When Nintendo announced the name of its new system — Wii — the cackles turned into guffaws. The experts at Sony and Microsoft
reminded journalists that there was a reason their machines had sci-fi-sounding names like Xbox 360 or PS3. When Nintendo
introduced Wii at a convention in the summer of 2005, the crowd offered only a stunned, perplexed silence. “It was,” recalled
Miyamoto’s boss, Nintendo’s CEO, Satoru Iwata, “as though the audience didn’t know how to react.”

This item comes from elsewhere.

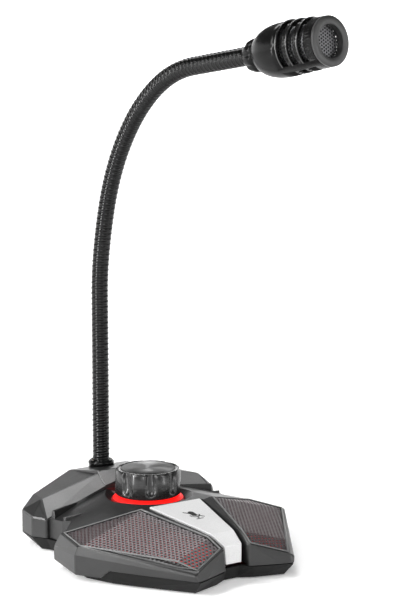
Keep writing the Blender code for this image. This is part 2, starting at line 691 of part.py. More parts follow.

Consumers did. Within weeks of its introduction, Wii became a hit. It rapidly overtook those expensive Sony and Microsoft
boxes, eventually surpassing both in total sales. And because the Wii console wasn’t based on ludicrously expensive technology,
Nintendo was able to sell it for less than half the price of an Xbox and make money on each console. In homes in Japan, the
United States, and Europe — those homes lucky enough to actually lay their hands on Wii, which generally had a waiting list
of several months — owners cleared space in front of their TVs, pushed their couches out of the way instead of sitting on
them, then jumped, crawled, and flailed around with their Wiimotes. Wii killed the idea that a video game was something you
played without breaking a sweat.

As if to hammer this point home, Nintendo introduced an exercise version called the Wii Fit. If you didn’t know better, if,
say, you worked for Sony or Microsoft, you might have thought the Wii Fit was some sort of elaborate joke: an
exercise system
designed for fat, out-of-shape gamers who only let go of their remotes to open a bag of potato chips? What next, a dating
service? In fact, the Wii Fit, which involved a small platform on which you could jump, twist, and bend, became an instant
best seller. Large numbers of women starting buying Wii, a first in the thirty-year history of console games. Miyamoto had
demolished the wall between real and virtual, eroded the idea that the world was split into “gamers” and “nongamers,” and
forced his competition to completely rethink the whole idea of a game, of what they were doing when they came to the office
every day. And how had he done this? Well, this was why the Wii mattered for reasons important well beyond the world of tweens.

6. Danger Mouse

In technology circles there is a word for what Miyamoto made with Wii: a mashup. He had “mashed up” two seemingly unrelated
things — an accelerometer and a video game — to create something new. And in our revolutionary age, the mashup is a sign of
a different landscape of power, more or less what Cubism was one hundred years ago. If the Cubist revolution demanded that
we look at one thing from multiple perspectives, mashup logic demands that we look at the world as multiple objects mixed
in multiple — unpredictable — ways to create totally new objects or situations. Earl Gray, an American environmental scientist,
calls this “the new math,” an expression derived from experiments he’s performed in which chemicals separately have no effect
on the body but mixed together create a toxic, cancerous result. Gray calls these cases “zero plus zero equals something.”